Given information:
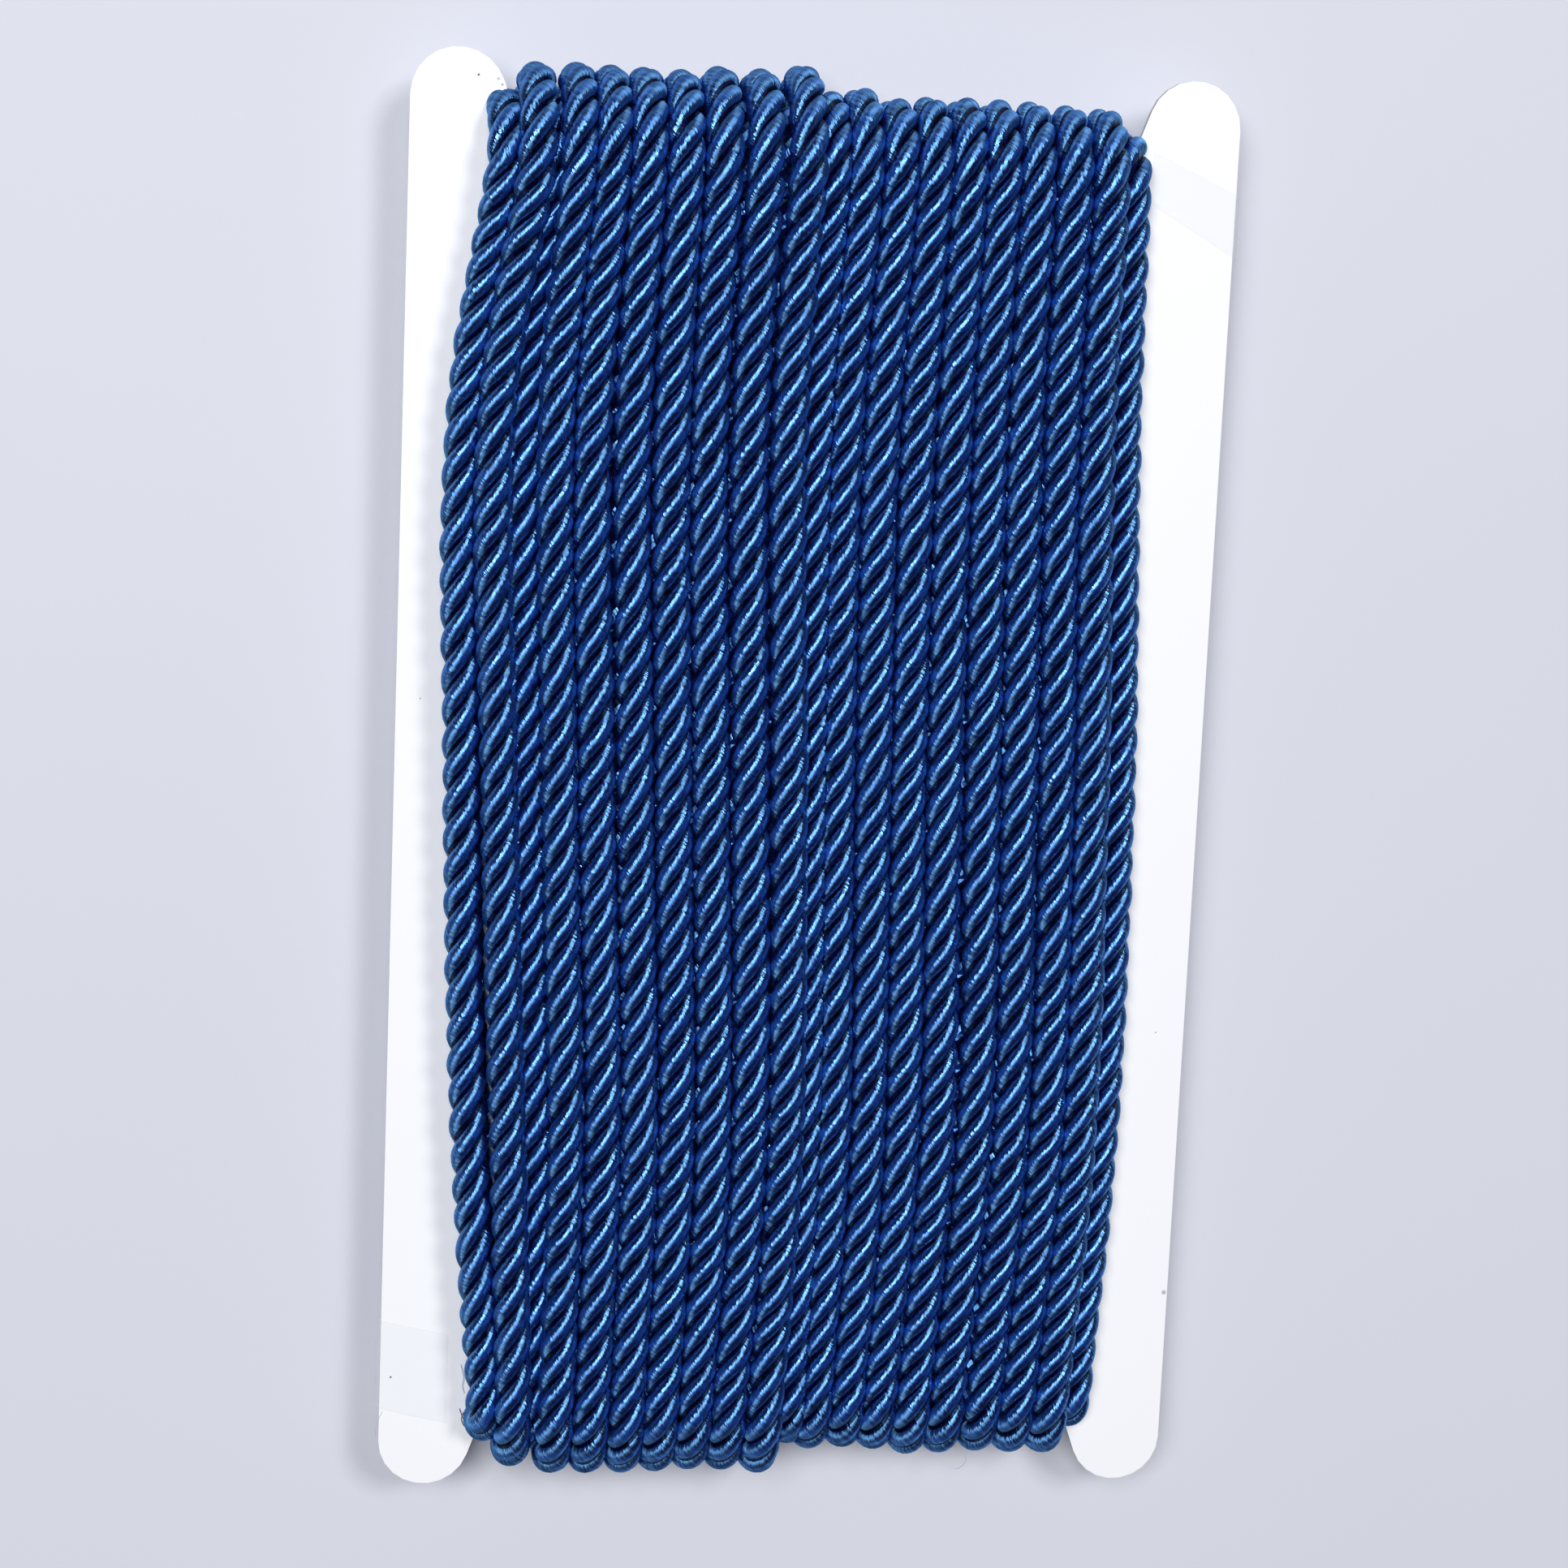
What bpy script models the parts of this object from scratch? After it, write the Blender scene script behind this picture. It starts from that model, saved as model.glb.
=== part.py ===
"""A three-ply twisted cord trim wound lengthwise on a flat white card winder, lying on its back.

Sizes are millimetres, turned into Blender's metres by MM. +X is the photograph's right, +Y its top
and +Z points up from the surface that the winding lies on. The board's middle plane is at z = FACE_HIGH.
"""

import math

import bmesh
import bpy

MM = 0.001

# The board: a rectangle with a notch in each short edge, which leaves four tapered ears.
BOARD_WIDTH = 107.3
BOARD_LENGTH = 190.0
BOARD_THICK = 1.0
NOTCH_DEPTH = 14.0
NOTCH_Y = BOARD_LENGTH / 2 - NOTCH_DEPTH
EAR_ROOT_WIDTH = 15.4
EAR_TIP_RADIUS = 6.1
NOTCH_FILLET = 2.0
ARC_STEPS = 10
WELD_DISTANCE = 0.000001

# The winding. A face's height and an end's reach are measured from the board's middle plane and from
# the notch's edge to the outside of the cord.
FACE_HIGH = 12.5
FACE_LOW = 9.5
RIB_RADIUS = 2.6
BACK_PRESS = 0.35
SAG_LENGTH = 26.0
GAP = 0.3
GROOVE_LIFT_LEAST = 0.2
# The outermost turns' sides go down to a foot beside the board, over one lower layer: how high its
# bulge and the crease above it stand as shares of the rib's centre, how far in from the rib they are,
# and the least each is above the foot.
FOOT_HEIGHT = 2.0
SIDE_CREASE = 0.70
SIDE_BULGE = 0.42
SIDE_CREASE_IN = 1.0
SIDE_BULGE_IN = 0.4
BULGE_OVER_FOOT = 0.4
CREASE_OVER_FOOT = 0.9
CENTRE_OVER_FOOT = 1.4
FACE_STEPS = 8
END_STEPS = 8
RIB_STEPS = 6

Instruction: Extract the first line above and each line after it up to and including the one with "on its back.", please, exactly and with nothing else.

Response to the task:
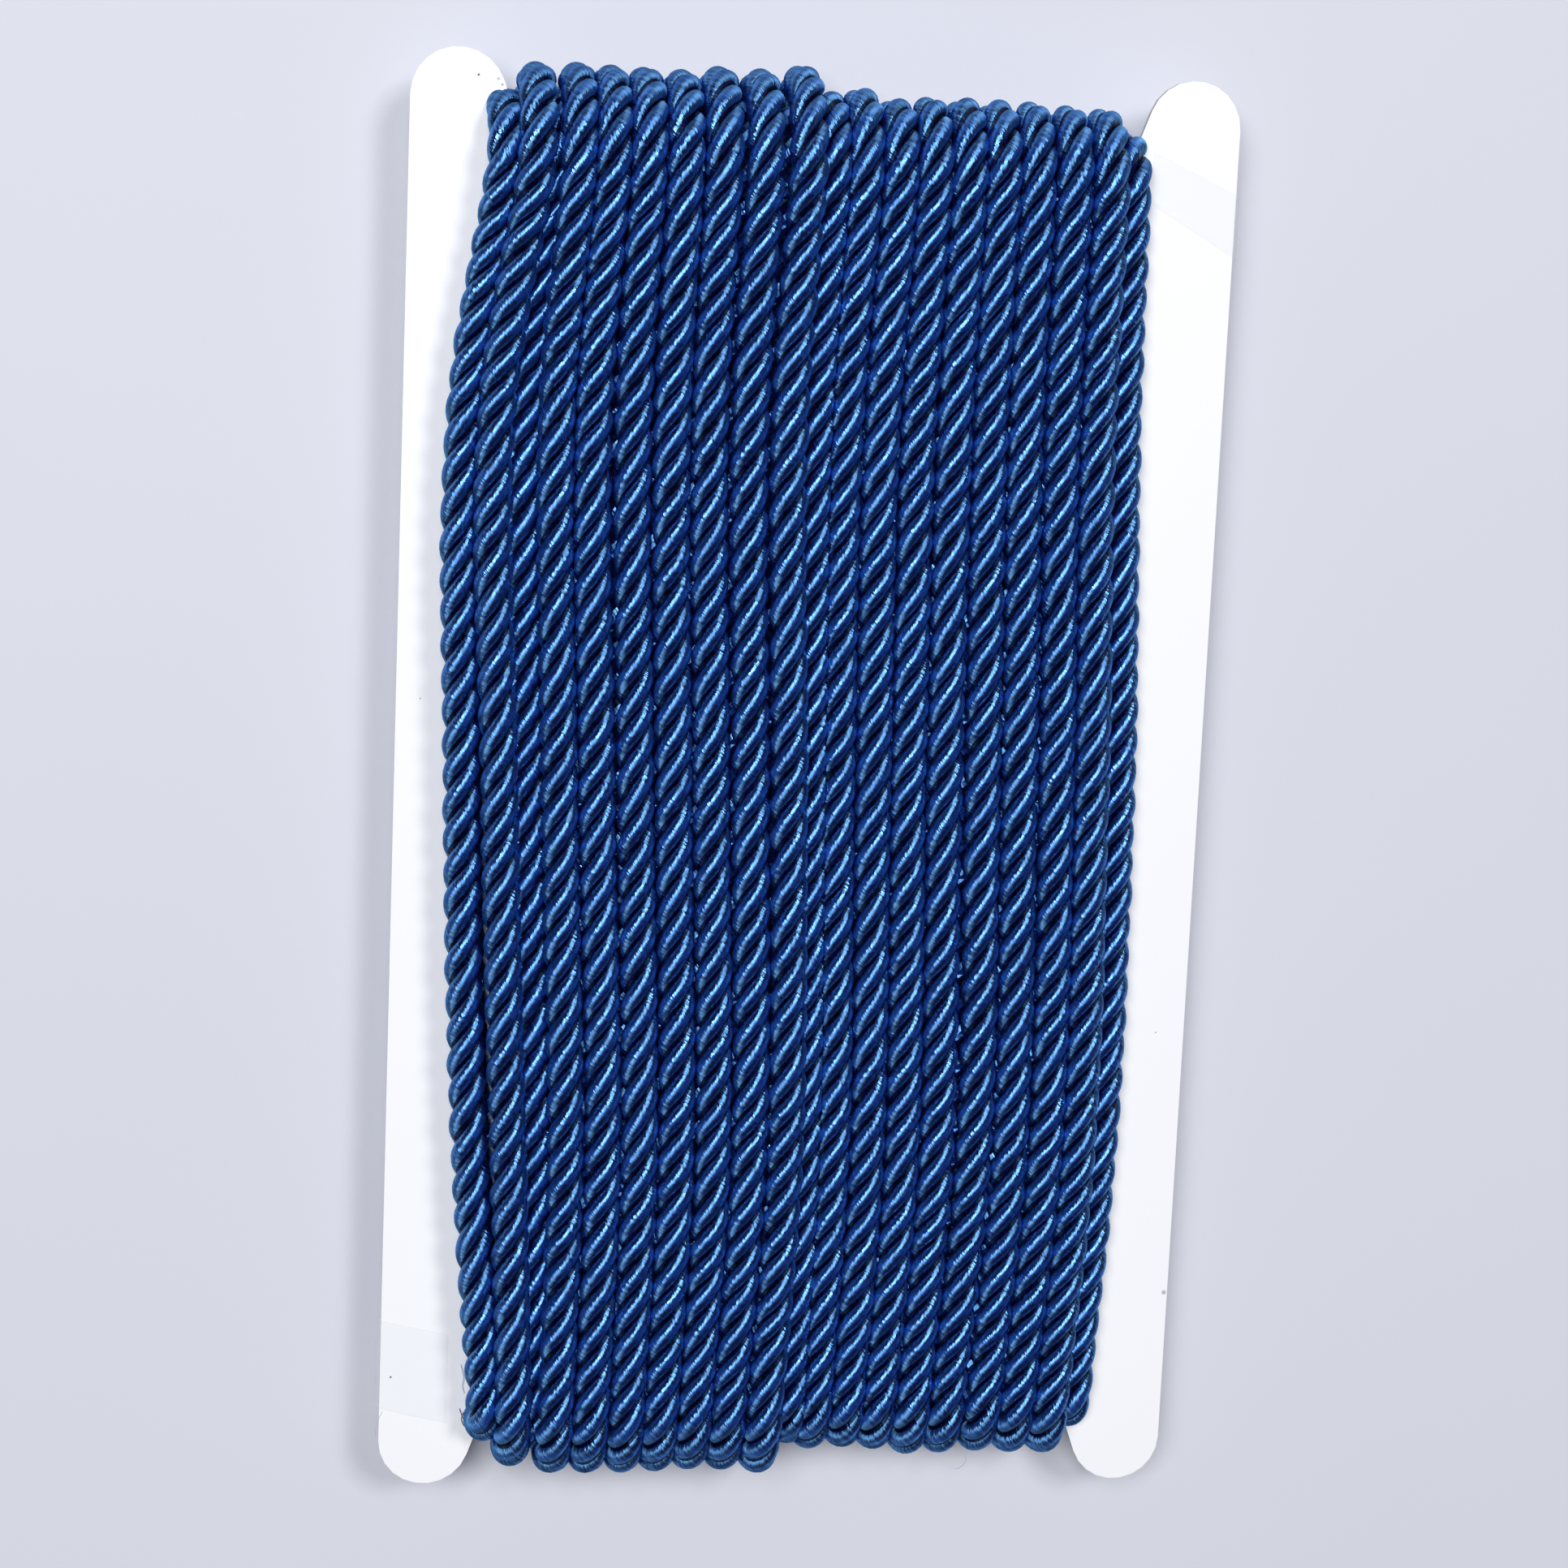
What bpy script models the parts of this object from scratch? After it, write the Blender scene script behind this picture. It starts from that model, saved as model.glb.
=== part.py ===
"""A three-ply twisted cord trim wound lengthwise on a flat white card winder, lying on its back.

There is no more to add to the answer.